=== What you have to do ===
Can you restate the records below word for word?

-- START Data shown --

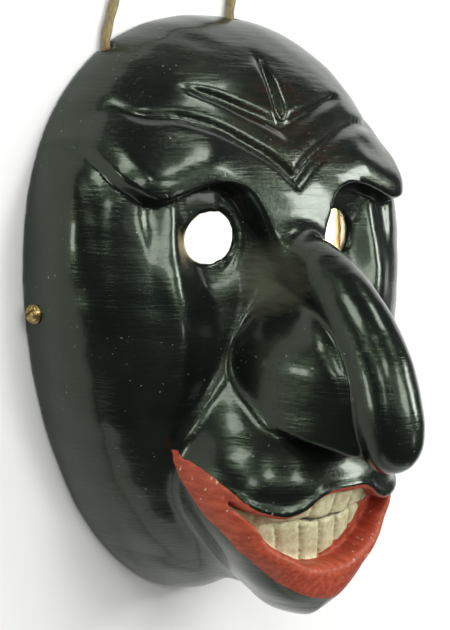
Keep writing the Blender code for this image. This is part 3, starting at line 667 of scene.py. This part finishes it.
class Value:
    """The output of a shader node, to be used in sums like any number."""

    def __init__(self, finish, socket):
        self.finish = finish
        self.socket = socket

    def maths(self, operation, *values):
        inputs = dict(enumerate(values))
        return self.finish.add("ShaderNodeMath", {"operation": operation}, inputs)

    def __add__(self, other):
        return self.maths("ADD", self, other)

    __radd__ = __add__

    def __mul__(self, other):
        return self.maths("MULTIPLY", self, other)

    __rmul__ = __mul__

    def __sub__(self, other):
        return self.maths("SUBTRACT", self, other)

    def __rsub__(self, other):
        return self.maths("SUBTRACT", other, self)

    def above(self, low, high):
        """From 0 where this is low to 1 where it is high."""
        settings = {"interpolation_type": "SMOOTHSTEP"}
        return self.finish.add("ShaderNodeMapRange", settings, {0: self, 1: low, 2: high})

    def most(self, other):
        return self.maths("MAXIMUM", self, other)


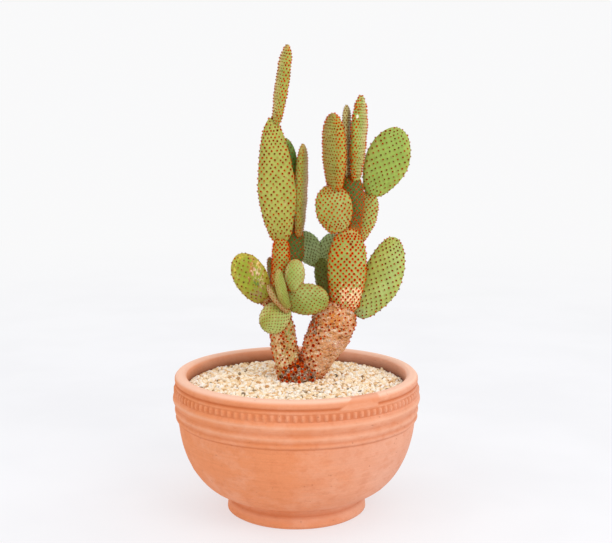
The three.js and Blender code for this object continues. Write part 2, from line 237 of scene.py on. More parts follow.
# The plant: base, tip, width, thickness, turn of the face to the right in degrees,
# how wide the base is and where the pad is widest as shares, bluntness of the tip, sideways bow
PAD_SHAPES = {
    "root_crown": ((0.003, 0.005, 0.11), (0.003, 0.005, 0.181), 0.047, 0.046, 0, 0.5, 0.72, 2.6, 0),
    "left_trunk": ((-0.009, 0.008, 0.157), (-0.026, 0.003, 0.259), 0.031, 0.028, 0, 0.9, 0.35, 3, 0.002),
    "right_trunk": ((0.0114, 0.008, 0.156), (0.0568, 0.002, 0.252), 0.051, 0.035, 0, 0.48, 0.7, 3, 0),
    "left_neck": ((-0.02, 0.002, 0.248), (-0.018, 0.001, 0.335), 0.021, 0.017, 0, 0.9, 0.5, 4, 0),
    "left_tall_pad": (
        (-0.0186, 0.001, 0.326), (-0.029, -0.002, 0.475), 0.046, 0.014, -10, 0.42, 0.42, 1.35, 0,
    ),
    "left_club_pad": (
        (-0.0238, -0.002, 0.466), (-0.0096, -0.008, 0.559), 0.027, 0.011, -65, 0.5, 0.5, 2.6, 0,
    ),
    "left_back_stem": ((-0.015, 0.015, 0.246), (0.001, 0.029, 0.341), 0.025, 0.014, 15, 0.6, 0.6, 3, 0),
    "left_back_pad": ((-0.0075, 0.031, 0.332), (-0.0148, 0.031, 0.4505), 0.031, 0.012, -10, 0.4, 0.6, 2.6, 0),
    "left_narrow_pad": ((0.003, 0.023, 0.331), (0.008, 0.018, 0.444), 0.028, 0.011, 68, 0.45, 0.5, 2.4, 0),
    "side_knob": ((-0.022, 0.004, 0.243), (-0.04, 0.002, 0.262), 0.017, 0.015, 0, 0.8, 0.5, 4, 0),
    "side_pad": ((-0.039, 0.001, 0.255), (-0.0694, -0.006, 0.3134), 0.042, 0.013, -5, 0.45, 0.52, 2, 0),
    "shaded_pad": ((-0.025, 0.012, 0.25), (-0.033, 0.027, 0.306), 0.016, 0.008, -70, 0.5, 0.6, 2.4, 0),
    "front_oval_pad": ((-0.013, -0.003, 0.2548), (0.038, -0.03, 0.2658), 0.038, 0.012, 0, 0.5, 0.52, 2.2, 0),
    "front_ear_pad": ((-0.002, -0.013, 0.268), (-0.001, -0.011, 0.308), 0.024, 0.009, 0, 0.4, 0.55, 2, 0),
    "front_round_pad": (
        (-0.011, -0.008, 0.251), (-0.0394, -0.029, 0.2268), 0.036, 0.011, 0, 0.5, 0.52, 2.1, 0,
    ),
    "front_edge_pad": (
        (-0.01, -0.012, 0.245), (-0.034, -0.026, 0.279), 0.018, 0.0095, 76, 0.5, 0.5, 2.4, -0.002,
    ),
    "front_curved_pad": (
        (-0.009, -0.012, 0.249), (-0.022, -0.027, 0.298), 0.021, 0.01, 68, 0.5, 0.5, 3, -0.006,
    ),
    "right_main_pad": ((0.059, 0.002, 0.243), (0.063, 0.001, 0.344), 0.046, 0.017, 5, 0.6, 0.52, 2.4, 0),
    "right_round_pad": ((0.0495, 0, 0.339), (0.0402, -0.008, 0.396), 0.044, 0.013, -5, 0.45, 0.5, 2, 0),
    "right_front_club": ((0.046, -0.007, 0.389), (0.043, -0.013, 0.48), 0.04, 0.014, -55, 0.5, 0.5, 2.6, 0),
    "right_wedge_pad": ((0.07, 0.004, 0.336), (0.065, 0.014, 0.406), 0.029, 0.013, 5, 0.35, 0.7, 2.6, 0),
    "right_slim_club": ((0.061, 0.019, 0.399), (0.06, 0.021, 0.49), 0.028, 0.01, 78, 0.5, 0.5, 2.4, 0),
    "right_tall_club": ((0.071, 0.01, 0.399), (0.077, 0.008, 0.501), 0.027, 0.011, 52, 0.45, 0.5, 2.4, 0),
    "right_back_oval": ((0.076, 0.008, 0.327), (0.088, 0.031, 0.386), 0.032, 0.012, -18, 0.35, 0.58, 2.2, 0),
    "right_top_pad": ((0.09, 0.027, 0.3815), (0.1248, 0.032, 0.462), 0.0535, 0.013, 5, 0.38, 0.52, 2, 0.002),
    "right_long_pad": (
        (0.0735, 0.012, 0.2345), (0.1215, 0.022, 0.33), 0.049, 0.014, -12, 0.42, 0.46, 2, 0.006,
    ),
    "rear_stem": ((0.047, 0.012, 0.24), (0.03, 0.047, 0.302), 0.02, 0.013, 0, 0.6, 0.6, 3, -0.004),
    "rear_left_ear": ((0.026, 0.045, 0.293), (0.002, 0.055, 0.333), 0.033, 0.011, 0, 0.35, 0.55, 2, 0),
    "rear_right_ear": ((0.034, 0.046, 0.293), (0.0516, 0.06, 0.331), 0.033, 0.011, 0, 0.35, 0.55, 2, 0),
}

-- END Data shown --

=== Correct answer ===
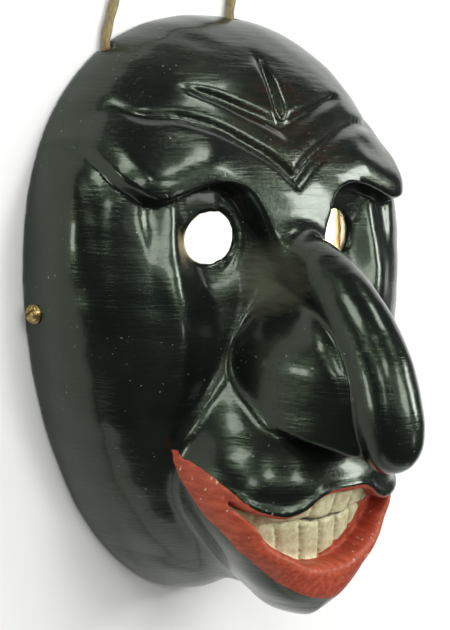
Keep writing the Blender code for this image. This is part 3, starting at line 667 of scene.py. This part finishes it.
class Value:
    """The output of a shader node, to be used in sums like any number."""

    def __init__(self, finish, socket):
        self.finish = finish
        self.socket = socket

    def maths(self, operation, *values):
        inputs = dict(enumerate(values))
        return self.finish.add("ShaderNodeMath", {"operation": operation}, inputs)

    def __add__(self, other):
        return self.maths("ADD", self, other)

    __radd__ = __add__

    def __mul__(self, other):
        return self.maths("MULTIPLY", self, other)

    __rmul__ = __mul__

    def __sub__(self, other):
        return self.maths("SUBTRACT", self, other)

    def __rsub__(self, other):
        return self.maths("SUBTRACT", other, self)

    def above(self, low, high):
        """From 0 where this is low to 1 where it is high."""
        settings = {"interpolation_type": "SMOOTHSTEP"}
        return self.finish.add("ShaderNodeMapRange", settings, {0: self, 1: low, 2: high})

    def most(self, other):
        return self.maths("MAXIMUM", self, other)


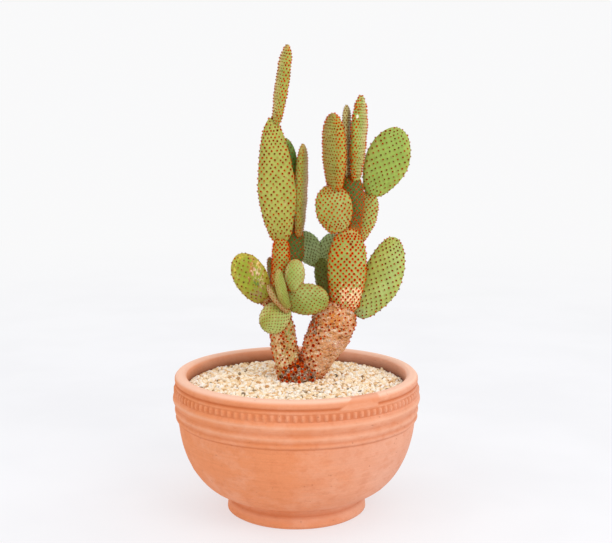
The three.js and Blender code for this object continues. Write part 2, from line 237 of scene.py on. More parts follow.
# The plant: base, tip, width, thickness, turn of the face to the right in degrees,
# how wide the base is and where the pad is widest as shares, bluntness of the tip, sideways bow
PAD_SHAPES = {
    "root_crown": ((0.003, 0.005, 0.11), (0.003, 0.005, 0.181), 0.047, 0.046, 0, 0.5, 0.72, 2.6, 0),
    "left_trunk": ((-0.009, 0.008, 0.157), (-0.026, 0.003, 0.259), 0.031, 0.028, 0, 0.9, 0.35, 3, 0.002),
    "right_trunk": ((0.0114, 0.008, 0.156), (0.0568, 0.002, 0.252), 0.051, 0.035, 0, 0.48, 0.7, 3, 0),
    "left_neck": ((-0.02, 0.002, 0.248), (-0.018, 0.001, 0.335), 0.021, 0.017, 0, 0.9, 0.5, 4, 0),
    "left_tall_pad": (
        (-0.0186, 0.001, 0.326), (-0.029, -0.002, 0.475), 0.046, 0.014, -10, 0.42, 0.42, 1.35, 0,
    ),
    "left_club_pad": (
        (-0.0238, -0.002, 0.466), (-0.0096, -0.008, 0.559), 0.027, 0.011, -65, 0.5, 0.5, 2.6, 0,
    ),
    "left_back_stem": ((-0.015, 0.015, 0.246), (0.001, 0.029, 0.341), 0.025, 0.014, 15, 0.6, 0.6, 3, 0),
    "left_back_pad": ((-0.0075, 0.031, 0.332), (-0.0148, 0.031, 0.4505), 0.031, 0.012, -10, 0.4, 0.6, 2.6, 0),
    "left_narrow_pad": ((0.003, 0.023, 0.331), (0.008, 0.018, 0.444), 0.028, 0.011, 68, 0.45, 0.5, 2.4, 0),
    "side_knob": ((-0.022, 0.004, 0.243), (-0.04, 0.002, 0.262), 0.017, 0.015, 0, 0.8, 0.5, 4, 0),
    "side_pad": ((-0.039, 0.001, 0.255), (-0.0694, -0.006, 0.3134), 0.042, 0.013, -5, 0.45, 0.52, 2, 0),
    "shaded_pad": ((-0.025, 0.012, 0.25), (-0.033, 0.027, 0.306), 0.016, 0.008, -70, 0.5, 0.6, 2.4, 0),
    "front_oval_pad": ((-0.013, -0.003, 0.2548), (0.038, -0.03, 0.2658), 0.038, 0.012, 0, 0.5, 0.52, 2.2, 0),
    "front_ear_pad": ((-0.002, -0.013, 0.268), (-0.001, -0.011, 0.308), 0.024, 0.009, 0, 0.4, 0.55, 2, 0),
    "front_round_pad": (
        (-0.011, -0.008, 0.251), (-0.0394, -0.029, 0.2268), 0.036, 0.011, 0, 0.5, 0.52, 2.1, 0,
    ),
    "front_edge_pad": (
        (-0.01, -0.012, 0.245), (-0.034, -0.026, 0.279), 0.018, 0.0095, 76, 0.5, 0.5, 2.4, -0.002,
    ),
    "front_curved_pad": (
        (-0.009, -0.012, 0.249), (-0.022, -0.027, 0.298), 0.021, 0.01, 68, 0.5, 0.5, 3, -0.006,
    ),
    "right_main_pad": ((0.059, 0.002, 0.243), (0.063, 0.001, 0.344), 0.046, 0.017, 5, 0.6, 0.52, 2.4, 0),
    "right_round_pad": ((0.0495, 0, 0.339), (0.0402, -0.008, 0.396), 0.044, 0.013, -5, 0.45, 0.5, 2, 0),
    "right_front_club": ((0.046, -0.007, 0.389), (0.043, -0.013, 0.48), 0.04, 0.014, -55, 0.5, 0.5, 2.6, 0),
    "right_wedge_pad": ((0.07, 0.004, 0.336), (0.065, 0.014, 0.406), 0.029, 0.013, 5, 0.35, 0.7, 2.6, 0),
    "right_slim_club": ((0.061, 0.019, 0.399), (0.06, 0.021, 0.49), 0.028, 0.01, 78, 0.5, 0.5, 2.4, 0),
    "right_tall_club": ((0.071, 0.01, 0.399), (0.077, 0.008, 0.501), 0.027, 0.011, 52, 0.45, 0.5, 2.4, 0),
    "right_back_oval": ((0.076, 0.008, 0.327), (0.088, 0.031, 0.386), 0.032, 0.012, -18, 0.35, 0.58, 2.2, 0),
    "right_top_pad": ((0.09, 0.027, 0.3815), (0.1248, 0.032, 0.462), 0.0535, 0.013, 5, 0.38, 0.52, 2, 0.002),
    "right_long_pad": (
        (0.0735, 0.012, 0.2345), (0.1215, 0.022, 0.33), 0.049, 0.014, -12, 0.42, 0.46, 2, 0.006,
    ),
    "rear_stem": ((0.047, 0.012, 0.24), (0.03, 0.047, 0.302), 0.02, 0.013, 0, 0.6, 0.6, 3, -0.004),
    "rear_left_ear": ((0.026, 0.045, 0.293), (0.002, 0.055, 0.333), 0.033, 0.011, 0, 0.35, 0.55, 2, 0),
    "rear_right_ear": ((0.034, 0.046, 0.293), (0.0516, 0.06, 0.331), 0.033, 0.011, 0, 0.35, 0.55, 2, 0),
}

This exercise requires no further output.